• _Dataset excerpt_
--*--

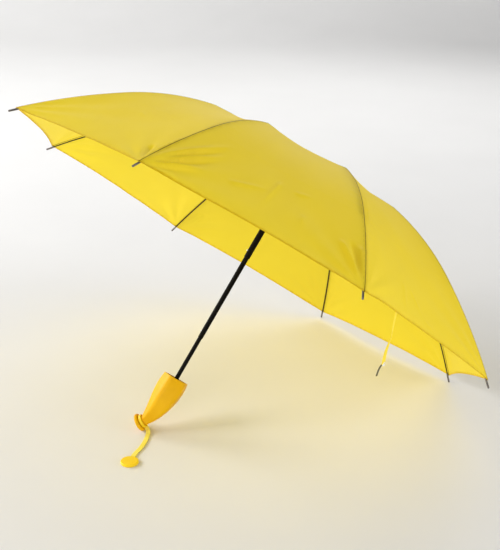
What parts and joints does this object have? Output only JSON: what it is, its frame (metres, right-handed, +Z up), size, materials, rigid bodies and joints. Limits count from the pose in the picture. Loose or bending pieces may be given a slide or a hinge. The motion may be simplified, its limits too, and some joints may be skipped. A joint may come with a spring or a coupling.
{
  "type": "folding umbrella",
  "caption": "Open folding umbrella with a domed fabric canopy, jointed ribs, telescopic shaft and a hollow banana-stem handle with a wrist strap.",
  "frame": {"origin": "on the ground under the centre of the bounding box, with the umbrella open and lying on its handle end and two rib tips", "axes": "+Z up, +Y across the canopy, +X from the handle towards the crown"},
  "size_m": [0.7044, 0.9006, 0.578],
  "materials": {
    "fabric": "thin yellow polyester",
    "tape": "thin tape",
    "strap": "soft moulded strap",
    "black_steel": "black enamel",
    "steel": "plated",
    "rib_steel": "dark coated steel",
    "white_plastic": "moulded",
    "yellow_plastic": "moulded",
    "dark_plastic": "moulded"
  },
  "bodies": {
    "frame_top": {"canopy": "fabric", "upper_tube": "black_steel", "crown_hub": "dark_plastic", "crown_wire": "steel", "crown_cap": "dark_plastic", "closing_strap": "tape", "strap_tab": "dark_plastic"},
    "runner": {"runner": "dark_plastic", "runner_wire": "steel"},
    "catch": {"top_catch": "dark_plastic"},
    "middle_tube": {"middle_tube": "black_steel"},
    "middle_detent": {"middle_button": "steel"},
    "lower_detent": {"lower_button": "steel"},
    "lower_tube": {"lower_tube": "black_steel", "handle_shell": "yellow_plastic", "handle_core": "dark_plastic", "strap_ring": "yellow_plastic", "wrist_strap": "strap", "strap_disc": "yellow_plastic"},
    "top_rib_1": {"top_rib_1": "rib_steel"},
    "middle_rib_1": {"middle_rib_1": "rib_steel"},
    "outer_rib_1": {"outer_rib_1": "rib_steel", "rib_tip_1": "steel"},
    "stretcher_1": {"stretcher_1": "rib_steel"},
    "top_rib_2": {"top_rib_2": "rib_steel"},
    "middle_rib_2": {"middle_rib_2": "rib_steel"},
    "outer_rib_2": {"outer_rib_2": "rib_steel", "rib_tip_2": "steel"},
    "stretcher_2": {"stretcher_2": "rib_steel"},
    "top_rib_3": {"top_rib_3": "rib_steel"},
    "middle_rib_3": {"middle_rib_3": "rib_steel"},
    "outer_rib_3": {"outer_rib_3": "rib_steel", "rib_tip_3": "steel"},
    "stretcher_3": {"stretcher_3": "rib_steel"},
    "top_rib_4": {"top_rib_4": "rib_steel"},
    "middle_rib_4": {"middle_rib_4": "rib_steel"},
    "outer_rib_4": {"outer_rib_4": "rib_steel", "rib_tip_4": "steel"},
    "stretcher_4": {"stretcher_4": "rib_steel"},
    "top_rib_5": {"top_rib_5": "rib_steel"},
    "middle_rib_5": {"middle_rib_5": "rib_steel"},
    "outer_rib_5": {"outer_rib_5": "rib_steel", "rib_tip_5": "steel"},
    "stretcher_5": {"stretcher_5": "rib_steel"},
    "top_rib_6": {"top_rib_6": "rib_steel"},
    "middle_rib_6": {"middle_rib_6": "rib_steel"},
    "outer_rib_6": {"outer_rib_6": "rib_steel", "rib_tip_6": "steel"},
    "stretcher_6": {"stretcher_6": "rib_steel"},
    "top_rib_7": {"top_rib_7": "rib_steel"},
    "middle_rib_7": {"middle_rib_7": "rib_steel"},
    "outer_rib_7": {"outer_rib_7": "rib_steel", "rib_tip_7": "steel"},
    "stretcher_7": {"stretcher_7": "rib_steel"},
    "top_rib_8": {"top_rib_8": "rib_steel"},
    "middle_rib_8": {"middle_rib_8": "rib_steel"},
    "outer_rib_8": {"outer_rib_8": "rib_steel", "rib_tip_8": "steel"},
    "stretcher_8": {"stretcher_8": "rib_steel"}
  },
  "joints": [
    {"name": "runner_slide", "type": "slide", "parent": "frame_top", "child": "runner", "axis": [-0.6249, 0, -0.7807], "range_m": [0, 0.11989], "deforming": ["canopy", "closing_strap", "strap_tab", "top_catch"]},
    {"name": "catch_press", "type": "slide", "parent": "frame_top", "child": "catch", "axis": [-0.7807, 0, 0.6249], "range_m": [0, 0.0017], "stiffness_N_per_m": 800},
    {"name": "middle_slide", "type": "slide", "parent": "frame_top", "child": "middle_tube", "axis": [0.6249, 0, 0.7807], "range_m": [0, 0.148], "deforming": ["middle_button", "top_catch"]},
    {"name": "lower_slide", "type": "slide", "parent": "middle_tube", "child": "lower_tube", "axis": [0.6249, 0, 0.7807], "range_m": [0, 0.08], "deforming": ["lower_button"]},
    {"name": "middle_button_press", "type": "slide", "parent": "middle_tube", "child": "middle_detent", "axis": [0.5981, -0.6428, -0.4787], "range_m": [0, 0.0021], "stiffness_N_per_m": 800},
    {"name": "lower_button_press", "type": "slide", "parent": "lower_tube", "child": "lower_detent", "axis": [0.5981, -0.6428, -0.4787], "range_m": [0, 0.002], "stiffness_N_per_m": 800},
    {"name": "crown_hinge_1", "type": "hinge", "parent": "frame_top", "child": "top_rib_1", "pos_m": [0.13225, 0.00383, 0.43247], "axis": [-0.2988, 0.9239, 0.2391], "range_deg": [0, 84.18]},
    {"name": "first_knee_1", "type": "hinge", "parent": "top_rib_1", "child": "middle_rib_1", "pos_m": [0.25719, 0.0729, 0.3217], "axis": [-0.2988, 0.9239, 0.2391], "range_deg": [-197.43, 0]},
    {"name": "second_knee_1", "type": "hinge", "parent": "middle_rib_1", "child": "outer_rib_1", "pos_m": [0.32236, 0.13141, 0.17706], "axis": [-0.2988, 0.9239, 0.2391], "range_deg": [0, 163.81]},
    {"name": "stretcher_hinge_1", "type": "hinge", "parent": "runner", "child": "stretcher_1", "pos_m": [0.10132, 0.00459, 0.39087], "axis": [-0.2988, 0.9239, 0.2391], "range_deg": [-56.48, 0]},
    {"name": "crown_hinge_2", "type": "hinge", "parent": "frame_top", "child": "top_rib_2", "pos_m": [0.12802, 0.00924, 0.43585], "axis": [-0.7213, 0.3827, 0.5773], "range_deg": [0, 84.18]},
    {"name": "first_knee_2", "type": "hinge", "parent": "top_rib_2", "child": "middle_rib_2", "pos_m": [0.1767, 0.176, 0.38613], "axis": [-0.7213, 0.3827, 0.5773], "range_deg": [-197.43, 0]},
    {"name": "second_knee_2", "type": "hinge", "parent": "middle_rib_2", "child": "outer_rib_2", "pos_m": [0.17727, 0.31726, 0.29319], "axis": [-0.7213, 0.3827, 0.5773], "range_deg": [0, 163.81]},
    {"name": "stretcher_hinge_2", "type": "hinge", "parent": "runner", "child": "stretcher_2", "pos_m": [0.09625, 0.01109, 0.39493], "axis": [-0.7213, 0.3827, 0.5773], "range_deg": [-56.48, 0]},
    {"name": "crown_hinge_3", "type": "hinge", "parent": "frame_top", "child": "top_rib_3", "pos_m": [0.12205, 0.00924, 0.44063], "axis": [-0.7213, -0.3827, 0.5773], "range_deg": [0, 84.18]},
    {"name": "first_knee_3", "type": "hinge", "parent": "top_rib_3", "child": "middle_rib_3", "pos_m": [0.06287, 0.176, 0.47724], "axis": [-0.7213, -0.3827, 0.5773], "range_deg": [-197.43, 0]},
    {"name": "second_knee_3", "type": "hinge", "parent": "middle_rib_3", "child": "outer_rib_3", "pos_m": [-0.02793, 0.31726, 0.45743], "axis": [-0.7213, -0.3827, 0.5773], "range_deg": [0, 163.81]},
    {"name": "stretcher_hinge_3", "type": "hinge", "parent": "runner", "child": "stretcher_3", "pos_m": [0.08908, 0.01109, 0.40067], "axis": [-0.7213, -0.3827, 0.5773], "range_deg": [-56.48, 0]},
    {"name": "crown_hinge_4", "type": "hinge", "parent": "frame_top", "child": "top_rib_4", "pos_m": [0.11782, 0.00383, 0.44401], "axis": [-0.2988, -0.9239, 0.2391], "range_deg": [0, 84.18]},
    {"name": "first_knee_4", "type": "hinge", "parent": "top_rib_4", "child": "middle_rib_4", "pos_m": [-0.01762, 0.0729, 0.54166], "axis": [-0.2988, -0.9239, 0.2391], "range_deg": [-197.43, 0]},
    {"name": "second_knee_4", "type": "hinge", "parent": "middle_rib_4", "child": "outer_rib_4", "pos_m": [-0.17302, 0.13141, 0.57356], "axis": [-0.2988, -0.9239, 0.2391], "range_deg": [0, 163.81]},
    {"name": "stretcher_hinge_4", "type": "hinge", "parent": "runner", "child": "stretcher_4", "pos_m": [0.08401, 0.00459, 0.40473], "axis": [-0.2988, -0.9239, 0.2391], "range_deg": [-56.48, 0]},
    {"name": "crown_hinge_5", "type": "hinge", "parent": "frame_top", "child": "top_rib_5", "pos_m": [0.11782, -0.00383, 0.44401], "axis": [0.2988, -0.9239, -0.2391], "range_deg": [0, 84.18]},
    {"name": "first_knee_5", "type": "hinge", "parent": "top_rib_5", "child": "middle_rib_5", "pos_m": [-0.01762, -0.0729, 0.54166], "axis": [0.2988, -0.9239, -0.2391], "range_deg": [-197.43, 0]},
    {"name": "second_knee_5", "type": "hinge", "parent": "middle_rib_5", "child": "outer_rib_5", "pos_m": [-0.17302, -0.13141, 0.57356], "axis": [0.2988, -0.9239, -0.2391], "range_deg": [0, 163.81]},
    {"name": "stretcher_hinge_5", "type": "hinge", "parent": "runner", "child": "stretcher_5", "pos_m": [0.08401, -0.00459, 0.40473], "axis": [0.2988, -0.9239, -0.2391], "range_deg": [-56.48, 0]},
    {"name": "crown_hinge_6", "type": "hinge", "parent": "frame_top", "child": "top_rib_6", "pos_m": [0.12205, -0.00924, 0.44063], "axis": [0.7213, -0.3827, -0.5773], "range_deg": [0, 84.18]},
    {"name": "first_knee_6", "type": "hinge", "parent": "top_rib_6", "child": "middle_rib_6", "pos_m": [0.06287, -0.176, 0.47724], "axis": [0.7213, -0.3827, -0.5773], "range_deg": [-197.43, 0]},
    {"name": "second_knee_6", "type": "hinge", "parent": "middle_rib_6", "child": "outer_rib_6", "pos_m": [-0.02793, -0.31726, 0.45743], "axis": [0.7213, -0.3827, -0.5773], "range_deg": [0, 163.81]},
    {"name": "stretcher_hinge_6", "type": "hinge", "parent": "runner", "child": "stretcher_6", "pos_m": [0.08908, -0.01109, 0.40067], "axis": [0.7213, -0.3827, -0.5773], "range_deg": [-56.48, 0]},
    {"name": "crown_hinge_7", "type": "hinge", "parent": "frame_top", "child": "top_rib_7", "pos_m": [0.12802, -0.00924, 0.43585], "axis": [0.7213, 0.3827, -0.5773], "range_deg": [0, 84.18]},
    {"name": "first_knee_7", "type": "hinge", "parent": "top_rib_7", "child": "middle_rib_7", "pos_m": [0.1767, -0.176, 0.38613], "axis": [0.7213, 0.3827, -0.5773], "range_deg": [-197.43, 0]},
    {"name": "second_knee_7", "type": "hinge", "parent": "middle_rib_7", "child": "outer_rib_7", "pos_m": [0.17727, -0.31726, 0.29319], "axis": [0.7213, 0.3827, -0.5773], "range_deg": [0, 163.81]},
    {"name": "stretcher_hinge_7", "type": "hinge", "parent": "runner", "child": "stretcher_7", "pos_m": [0.09625, -0.01109, 0.39493], "axis": [0.7213, 0.3827, -0.5773], "range_deg": [-56.48, 0]},
    {"name": "crown_hinge_8", "type": "hinge", "parent": "frame_top", "child": "top_rib_8", "pos_m": [0.13225, -0.00383, 0.43247], "axis": [0.2988, 0.9239, -0.2391], "range_deg": [0, 84.18]},
    {"name": "first_knee_8", "type": "hinge", "parent": "top_rib_8", "child": "middle_rib_8", "pos_m": [0.25719, -0.0729, 0.3217], "axis": [0.2988, 0.9239, -0.2391], "range_deg": [-197.43, 0]},
    {"name": "second_knee_8", "type": "hinge", "parent": "middle_rib_8", "child": "outer_rib_8", "pos_m": [0.32236, -0.13141, 0.17706], "axis": [0.2988, 0.9239, -0.2391], "range_deg": [0, 163.81]},
    {"name": "stretcher_hinge_8", "type": "hinge", "parent": "runner", "child": "stretcher_8", "pos_m": [0.10132, -0.00459, 0.39087], "axis": [0.2988, 0.9239, -0.2391], "range_deg": [-56.48, 0]}
  ],
  "couplings": [
    {"joint": "crown_hinge_1", "follows": "runner_slide", "rad_per_m": 12.253},
    {"joint": "first_knee_1", "follows": "runner_slide", "rad_per_m": -28.739},
    {"joint": "second_knee_1", "follows": "runner_slide", "rad_per_m": 23.846},
    {"joint": "stretcher_hinge_1", "follows": "runner_slide", "rad_per_m": -8.2197},
    {"joint": "crown_hinge_2", "follows": "runner_slide", "rad_per_m": 12.253},
    {"joint": "first_knee_2", "follows": "runner_slide", "rad_per_m": -28.739},
    {"joint": "second_knee_2", "follows": "runner_slide", "rad_per_m": 23.846},
    {"joint": "stretcher_hinge_2", "follows": "runner_slide", "rad_per_m": -8.2197},
    {"joint": "crown_hinge_3", "follows": "runner_slide", "rad_per_m": 12.253},
    {"joint": "first_knee_3", "follows": "runner_slide", "rad_per_m": -28.739},
    {"joint": "second_knee_3", "follows": "runner_slide", "rad_per_m": 23.846},
    {"joint": "stretcher_hinge_3", "follows": "runner_slide", "rad_per_m": -8.2197},
    {"joint": "crown_hinge_4", "follows": "runner_slide", "rad_per_m": 12.253},
    {"joint": "first_knee_4", "follows": "runner_slide", "rad_per_m": -28.739},
    {"joint": "second_knee_4", "follows": "runner_slide", "rad_per_m": 23.846},
    {"joint": "stretcher_hinge_4", "follows": "runner_slide", "rad_per_m": -8.2197},
    {"joint": "crown_hinge_5", "follows": "runner_slide", "rad_per_m": 12.253},
    {"joint": "first_knee_5", "follows": "runner_slide", "rad_per_m": -28.739},
    {"joint": "second_knee_5", "follows": "runner_slide", "rad_per_m": 23.846},
    {"joint": "stretcher_hinge_5", "follows": "runner_slide", "rad_per_m": -8.2197},
    {"joint": "crown_hinge_6", "follows": "runner_slide", "rad_per_m": 12.253},
    {"joint": "first_knee_6", "follows": "runner_slide", "rad_per_m": -28.739},
    {"joint": "second_knee_6", "follows": "runner_slide", "rad_per_m": 23.846},
    {"joint": "stretcher_hinge_6", "follows": "runner_slide", "rad_per_m": -8.2197},
    {"joint": "crown_hinge_7", "follows": "runner_slide", "rad_per_m": 12.253},
    {"joint": "first_knee_7", "follows": "runner_slide", "rad_per_m": -28.739},
    {"joint": "second_knee_7", "follows": "runner_slide", "rad_per_m": 23.846},
    {"joint": "stretcher_hinge_7", "follows": "runner_slide", "rad_per_m": -8.2197},
    {"joint": "crown_hinge_8", "follows": "runner_slide", "rad_per_m": 12.253},
    {"joint": "first_knee_8", "follows": "runner_slide", "rad_per_m": -28.739},
    {"joint": "second_knee_8", "follows": "runner_slide", "rad_per_m": 23.846},
    {"joint": "stretcher_hinge_8", "follows": "runner_slide", "rad_per_m": -8.2197}
  ]
}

--*--

• _The problem_
Which lines contain "bodies"? Show each of them.

• _Correct answer_
What parts and joints does this object have? Output only JSON: what it is, its frame (metres, right-handed, +Z up), size, materials, rigid bodies and joints. Limits count from the pose in the picture. Loose or bending pieces may be given a slide or a hinge. The motion may be simplified, its limits too, and some joints may be skipped. A joint may come with a spring or a coupling.
  "bodies": {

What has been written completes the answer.